Schlüsselfeld was founded on 10 June 1336 by Konrad von Schlüsselberg. He was granted the right to found a town by Holy Roman Emperor Ludwig IV. After its founder's death, Schlüsselfeld passed to the Bishops of Bamberg and Würzburg. Through a compromise, Würzburg also acquired Bamberg's share of the town in 1390.

In 1396, the market town of Schlüsselfeld had its town rights confirmed.

The Würzburg Bishops built Schlüsselfeld up into an Amt and chose as their Amt seat the Thüngfeld Castle (Thüngfelder Schloss).

The town hall built in 1723 declares the following in a Latin inscription:
“This house hates unrest, loves peace, punishes crime, upholds the law, honours goodness. ”

As part of the Würzburg High Monastery, the tithing centre (Centamt) of Schlüsselfeld was secularized in Bavaria’s favour in 1803, passed in 1805 with the Peace of Pressburg to the newly formed Grand Duchy of Würzburg, and then eventually, after territorial adjustments in 1810, was returned to Bavaria. In the course of administrative reform in Bavaria, today’s community came into being under the Gemeindeedikt (“Community Edict”) of 1818.

===Religion===
Of the town's inhabitants, 4,262 belong to the Catholic Church, 1,217 to the Evangelical Church and 588 to other or no religious bodies.

===Population development===
Within town limits, 4,780 inhabitants were counted in 1970, 5,034 in 1987 and 5,711 in 2000. Over the next six years, the population rose and on 31 December 2006, it had reached 5,824.

==Politics==
The mayor is Johannes Krapp (CSU).

In 1999, municipal tax revenue, converted to euros, amounted to €2,715,000 of which business taxes (net) amounted to €817,000.

===Town council===

Town council consists of:
- CSU 9 seats
- SPD 4 seats
- Freie Wählergemeinschaft 3 seats
- Unabhängige Bürgergemeinschaft 3 seats
- Überparteilich Christliche Wählergemeinschaft 1 seat

===Coat of arms===
Schlüsselfeld's arms might heraldically be described thus: In gules a key argent per bend sinister with the bit upturned, flanked per bend each side by a mullet of six Or.

The key refers not only to the town's name (“Schlüsselfeld” literally means “Key Field” in German), but also by its charges and tinctures to the arms borne by the old Lords of Schlüsselberg, who have since died out, but who were once the town's owners and founders.

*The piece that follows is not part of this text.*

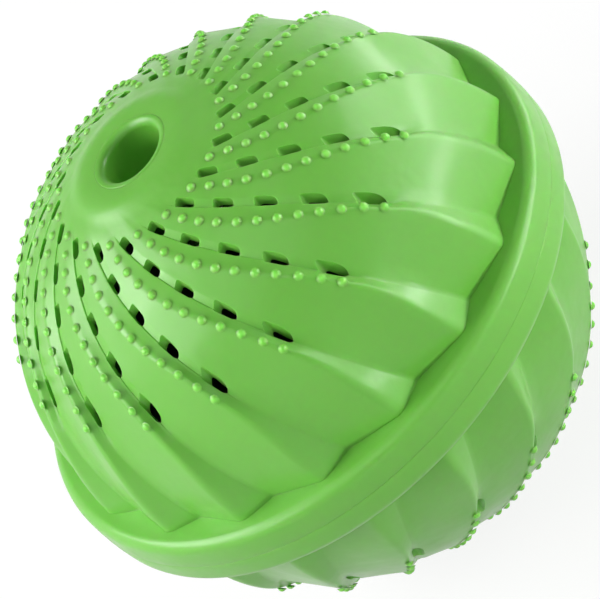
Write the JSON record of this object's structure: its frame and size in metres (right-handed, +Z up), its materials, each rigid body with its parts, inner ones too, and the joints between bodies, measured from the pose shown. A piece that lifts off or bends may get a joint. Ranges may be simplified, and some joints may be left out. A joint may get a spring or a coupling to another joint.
{
  "type": "laundry ball",
  "caption": "Round hollow washing ball in two spirally fluted, slotted plastic halves round a centre tube, with loose ceramic beads inside, tumbled with a wash.",
  "frame": {"origin": "the middle of the ball, on the tube's axis in the joint between the two halves", "axes": "+Z up along the tube through the upper half; +X and +Y along two of the divider's fins"},
  "size_m": [0.1, 0.1, 0.09],
  "materials": {
    "shell_plastic": "leaf green moulded plastic, satin",
    "tube_plastic": "leaf green moulded plastic, satin",
    "divider_plastic": "dark moulded plastic",
    "magnet_metal": "plated ring magnet",
    "bead_clay": "unglazed red clay",
    "bead_white": "unglazed off-white ceramic",
    "bead_grey": "unglazed grey ceramic",
    "bead_brown": "unglazed brown ceramic"
  },
  "bodies": {
    "lower_half": {"lower_shell": "shell_plastic", "centre_tube": "tube_plastic", "divider": "divider_plastic", "lower_magnet": "magnet_metal", "upper_magnet": "magnet_metal"},
    "upper_half": {"upper_shell": "shell_plastic"},
    "bead_clay_1": {"bead_clay_1": "bead_clay"},
    "bead_clay_2": {"bead_clay_2": "bead_clay"},
    "bead_clay_3": {"bead_clay_3": "bead_clay"},
    "bead_clay_4": {"bead_clay_4": "bead_clay"},
    "bead_clay_5": {"bead_clay_5": "bead_clay"},
    "bead_clay_6": {"bead_clay_6": "bead_clay"},
    "bead_white_1": {"bead_white_1": "bead_white"},
    "bead_white_2": {"bead_white_2": "bead_white"},
    "bead_white_3": {"bead_white_3": "bead_white"},
    "bead_white_4": {"bead_white_4": "bead_white"},
    "bead_white_5": {"bead_white_5": "bead_white"},
    "bead_white_6": {"bead_white_6": "bead_white"},
    "bead_grey_1": {"bead_grey_1": "bead_grey"},
    "bead_grey_2": {"bead_grey_2": "bead_grey"},
    "bead_grey_3": {"bead_grey_3": "bead_grey"},
    "bead_grey_4": {"bead_grey_4": "bead_grey"},
    "bead_grey_5": {"bead_grey_5": "bead_grey"},
    "bead_grey_6": {"bead_grey_6": "bead_grey"},
    "bead_brown_1": {"bead_brown_1": "bead_brown"},
    "bead_brown_2": {"bead_brown_2": "bead_brown"},
    "bead_brown_3": {"bead_brown_3": "bead_brown"},
    "bead_brown_4": {"bead_brown_4": "bead_brown"},
    "bead_brown_5": {"bead_brown_5": "bead_brown"},
    "bead_brown_6": {"bead_brown_6": "bead_brown"}
  },
  "joints": [
    {"name": "upper_half_lift", "type": "slide", "parent": "lower_half", "child": "upper_half", "axis": [0, 0, 1], "range_m": [0, 0.06]},
    {"name": "bead_clay_1_rise", "type": "slide", "parent": "lower_half", "child": "bead_clay_1", "axis": [0, 0, 1], "range_m": [0, 0.0701]},
    {"name": "bead_clay_2_rise", "type": "slide", "parent": "lower_half", "child": "bead_clay_2", "axis": [0, 0, 1], "range_m": [0, 0.0701]},
    {"name": "bead_clay_3_rise", "type": "slide", "parent": "lower_half", "child": "bead_clay_3", "axis": [0, 0, 1], "range_m": [0, 0.0584]},
    {"name": "bead_clay_4_rise", "type": "slide", "parent": "lower_half", "child": "bead_clay_4", "axis": [0, 0, 1], "range_m": [0, 0.0584]},
    {"name": "bead_clay_5_rise", "type": "slide", "parent": "lower_half", "child": "bead_clay_5", "axis": [0, 0, 1], "range_m": [0, 0.0584]},
    {"name": "bead_clay_6_rise", "type": "slide", "parent": "lower_half", "child": "bead_clay_6", "axis": [0, 0, 1], "range_m": [0, 0.0584]},
    {"name": "bead_white_1_rise", "type": "slide", "parent": "lower_half", "child": "bead_white_1", "axis": [0, 0, 1], "range_m": [0, 0.0701]},
    {"name": "bead_white_2_rise", "type": "slide", "parent": "lower_half", "child": "bead_white_2", "axis": [0, 0, 1], "range_m": [0, 0.0701]},
    {"name": "bead_white_3_rise", "type": "slide", "parent": "lower_half", "child": "bead_white_3", "axis": [0, 0, 1], "range_m": [0, 0.0584]},
    {"name": "bead_white_4_rise", "type": "slide", "parent": "lower_half", "child": "bead_white_4", "axis": [0, 0, 1], "range_m": [0, 0.0584]},
    {"name": "bead_white_5_rise", "type": "slide", "parent": "lower_half", "child": "bead_white_5", "axis": [0, 0, 1], "range_m": [0, 0.0584]},
    {"name": "bead_white_6_rise", "type": "slide", "parent": "lower_half", "child": "bead_white_6", "axis": [0, 0, 1], "range_m": [0, 0.0584]},
    {"name": "bead_grey_1_rise", "type": "slide", "parent": "lower_half", "child": "bead_grey_1", "axis": [0, 0, 1], "range_m": [0, 0.0701]},
    {"name": "bead_grey_2_rise", "type": "slide", "parent": "lower_half", "child": "bead_grey_2", "axis": [0, 0, 1], "range_m": [0, 0.0701]},
    {"name": "bead_grey_3_rise", "type": "slide", "parent": "lower_half", "child": "bead_grey_3", "axis": [0, 0, 1], "range_m": [0, 0.0584]},
    {"name": "bead_grey_4_rise", "type": "slide", "parent": "lower_half", "child": "bead_grey_4", "axis": [0, 0, 1], "range_m": [0, 0.0584]},
    {"name": "bead_grey_5_rise", "type": "slide", "parent": "lower_half", "child": "bead_grey_5", "axis": [0, 0, 1], "range_m": [0, 0.0584]},
    {"name": "bead_grey_6_rise", "type": "slide", "parent": "lower_half", "child": "bead_grey_6", "axis": [0, 0, 1], "range_m": [0, 0.0584]},
    {"name": "bead_brown_1_rise", "type": "slide", "parent": "lower_half", "child": "bead_brown_1", "axis": [0, 0, 1], "range_m": [0, 0.0701]},
    {"name": "bead_brown_2_rise", "type": "slide", "parent": "lower_half", "child": "bead_brown_2", "axis": [0, 0, 1], "range_m": [0, 0.0701]},
    {"name": "bead_brown_3_rise", "type": "slide", "parent": "lower_half", "child": "bead_brown_3", "axis": [0, 0, 1], "range_m": [0, 0.0584]},
    {"name": "bead_brown_4_rise", "type": "slide", "parent": "lower_half", "child": "bead_brown_4", "axis": [0, 0, 1], "range_m": [0, 0.0584]},
    {"name": "bead_brown_5_rise", "type": "slide", "parent": "lower_half", "child": "bead_brown_5", "axis": [0, 0, 1], "range_m": [0, 0.0584]},
    {"name": "bead_brown_6_rise", "type": "slide", "parent": "lower_half", "child": "bead_brown_6", "axis": [0, 0, 1], "range_m": [0, 0.0584]}
  ]
}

The town was first mentioned in history as Konrad von Schlüsselberg's property. The current coat of arms appeared for the first time in a seal from the 16th century. The town flag is gold, white and red.

==Culture and sightseeing==
Worth seeing in the Schlüsselfeld area are the following:
- in Schlüsselfeld: the Town Gate Tower with remains of the town wall and two round towers, the Petrusbrunnen (fountain), the Old Town Hall with pillory, the New Town Hall, the Gothic parish church, the Klein-Mariazell im Steigerwald church (with a copy of the Icon of Mariazell in the Steiermark, Austria)
- in Aschbach: the Baroque castle, the Mariä-Himmelfahrt church, the Evangelical church with Marienaltar
- in Reichmannsdorf: Dientzenhof Castle
- in Heuchelheim the Dreifrankenstein

==Economy and infrastructure==
The town of Schlüsselfeld lies at the common point of all three of Franconia's Regierungsbezirke, right on the A 3 (Würzburg-Nuremberg) with its Schlüsselfeld interchange, and is acknowledged as a smaller centre.